Q. You’re stepping down from your role at the Film Society. What’s next for you at Columbia?
We’re now beginning a Ph.D. program in film studies and I think that will require more of my time. I’m looking to some of the opportunities that Columbia has, and will have even more of, for teaching abroad. As you know, one of the mandates of Columbia seems to be to really make it a global university, an international university. I think I’m well positioned to be part of that and I would like to become more involved in that effort.
Q. Are there films that you recommend that film students, both practitioners and scholars, should see?
There are so many films that people should see. The (British Film Institute’s) Sight & Sound poll, which just came out, named the 10 greatest films of all time, according to more than 800 international critics.
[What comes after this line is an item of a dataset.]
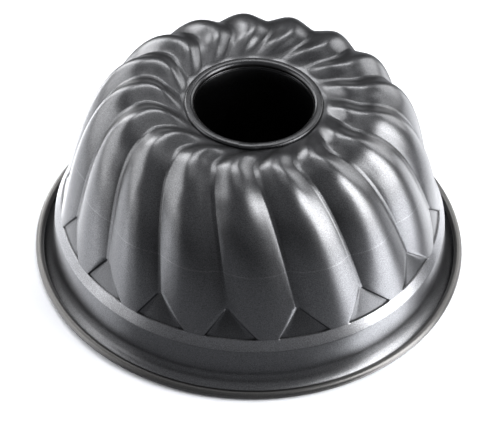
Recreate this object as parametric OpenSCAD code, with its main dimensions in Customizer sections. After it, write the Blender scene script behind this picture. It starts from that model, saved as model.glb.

I guess what I would tell them is to see a lot. If there’s any tendency that worries me about contemporary film students, it’s how little they see and how little curiosity they have about both classic cinema and contemporary cinema. I think that’s partially because everything’s a little too much in reach, it’s too easy, and you say, “Oh, if I don’t catch it, I’ll get it on Netflix,” which isn’t always the same thing (as seeing it on a big screen) and which isn’t always true. My hope is that anyone who’s interested in either filmmaking or film study develops a voracious appetite for cinema and sees all kinds of cinema from all parts of the world and all genres.
Q. Is there a film that you personally could watch over and over again?
There are a few of them. No matter how many times I see Luis Buñuel’s \"Los Olvidados,\" I’m always transported and challenged. It’s amazing to see how incredibly affected the students are after watching it. Sixty-two years after the film was made, it continues to pack a very powerful punch. There are very few works you can say that about. Every time I see the film it brings me back to the reasons why I got involved in film in the first place.